TORONTO (Reuters) - Canada’s banking regulator said on Tuesday it will require the country’s smaller lenders to test how they would withstand a 50 percent drop in property prices in Vancouver and a 40 percent decline in Toronto.
The move, which builds on an existing requirement that lenders test their resilience to a 30 percent decline in home prices across all regions, is the latest in a series of measures by Canadian authorities to counter a risk posed by soaring house prices in the two Canadian cities.
However, the country’s biggest six lenders - Royal Bank of Canada (RY.TO), Toronto Dominion Bank (TD.TO), Scotiabank (BNS.TO), Bank of Montreal (BMO.TO), CIBC (CM.TO) and National Bank of Canada (NA.TO) - are excluded from the test, as is Britain’s HSBC (HSBA.L), the regulator said.
Those larger institutions are subjected to regular stress tests by the regulator, the terms of which vary from bank to bank and are not made public, it said.
The Office of the Superintendent of Financial Institutions (OSFI) said earlier this month it was tightening oversight of mortgage lending, citing concerns about record household debt and a sharp jump in prices.
Property markets have surged in Vancouver and Toronto since the 2007-2009 financial crisis, fueled in part by foreign investors, mostly from mainland China.
Canada’s banking regulator does not publicly announce the results of bank stress tests in the same way as its counterparts in the United States and Europe, but it considers the tests important in ensuring the country’s banks have sufficiently strong capital buffers to withstand market shocks.

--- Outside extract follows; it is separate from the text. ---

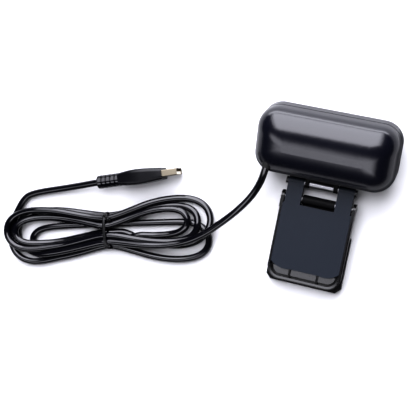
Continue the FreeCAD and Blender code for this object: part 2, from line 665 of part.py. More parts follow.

OSFI said that, previously, only the impact on banks’ core capital ratios was assessed in the test, but this year the impact on banks’ leverage ratios, which do not take into account risk weightings used by banks, will also be tested.
Canadian Finance Minister Bill Morneau announced in June that the Liberal government would set up a working group of federal, provincial and municipal officials to recommend policy changes aimed at preventing a housing bubble.
British Columbia introduced a new 15 percent property transfer tax on foreign real estate buyers in Vancouver on Monday.
Residential purchases in British Columbia by foreign buyers accounted for 6.6 percent of transactions from June 10 to July 14, data released by the province’s government showed on Tuesday. In metro Vancouver, where prices have surged, foreign buyers accounted for 9.7 percent of purchases.